[BRIEF]: Return all the data, word for word.

[DATASET EXCERPT]:
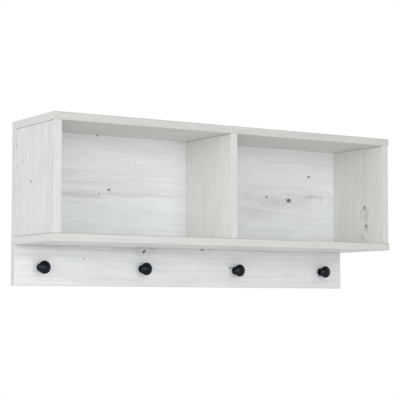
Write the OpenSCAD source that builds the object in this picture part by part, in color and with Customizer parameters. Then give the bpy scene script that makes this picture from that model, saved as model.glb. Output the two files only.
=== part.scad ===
// Wall hook rack: an open shelf box with two compartments on a full-height back
// panel. The panel runs down below the box as a strip that carries four round knobs.
//
// Millimetres. X runs along the rack, its front faces -Y and +Z is up. The origin is
// midway between the two keyhole hangers, on the plane of the wall.

/* [Rack] */
// Width over the top and bottom boards
rack_w = 800; // [740:10:1000]
// Height of the back panel, from the top of the box to the foot of the knob strip
rack_h = 320; // [310:5:380]
// Height over the top and bottom boards
box_h = 240; // [220:5:240]
// Depth of the top and bottom boards, in front of the back panel
box_d = 170; // [150:5:250]

/* [Boards] */
// Thickness of every board
board_t = 15; // [15:1:18]
// How far the side panels stand in from the ends of the top and bottom boards
side_inset = 1.5; // [0.5:0.5:3]
// How far the uprights stand back from the front of the top and bottom boards
front_inset = 1.5; // [0.5:0.5:3]
// Thickness of the edging strips
edging_t = 1; // [0.8:0.1:2]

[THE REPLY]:
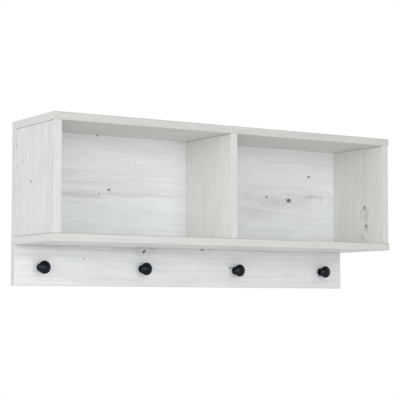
Write the OpenSCAD source that builds the object in this picture part by part, in color and with Customizer parameters. Then give the bpy scene script that makes this picture from that model, saved as model.glb. Output the two files only.
=== part.scad ===
// Wall hook rack: an open shelf box with two compartments on a full-height back
// panel. The panel runs down below the box as a strip that carries four round knobs.
//
// Millimetres. X runs along the rack, its front faces -Y and +Z is up. The origin is
// midway between the two keyhole hangers, on the plane of the wall.

/* [Rack] */
// Width over the top and bottom boards
rack_w = 800; // [740:10:1000]
// Height of the back panel, from the top of the box to the foot of the knob strip
rack_h = 320; // [310:5:380]
// Height over the top and bottom boards
box_h = 240; // [220:5:240]
// Depth of the top and bottom boards, in front of the back panel
box_d = 170; // [150:5:250]

/* [Boards] */
// Thickness of every board
board_t = 15; // [15:1:18]
// How far the side panels stand in from the ends of the top and bottom boards
side_inset = 1.5; // [0.5:0.5:3]
// How far the uprights stand back from the front of the top and bottom boards
front_inset = 1.5; // [0.5:0.5:3]
// Thickness of the edging strips
edging_t = 1; // [0.8:0.1:2]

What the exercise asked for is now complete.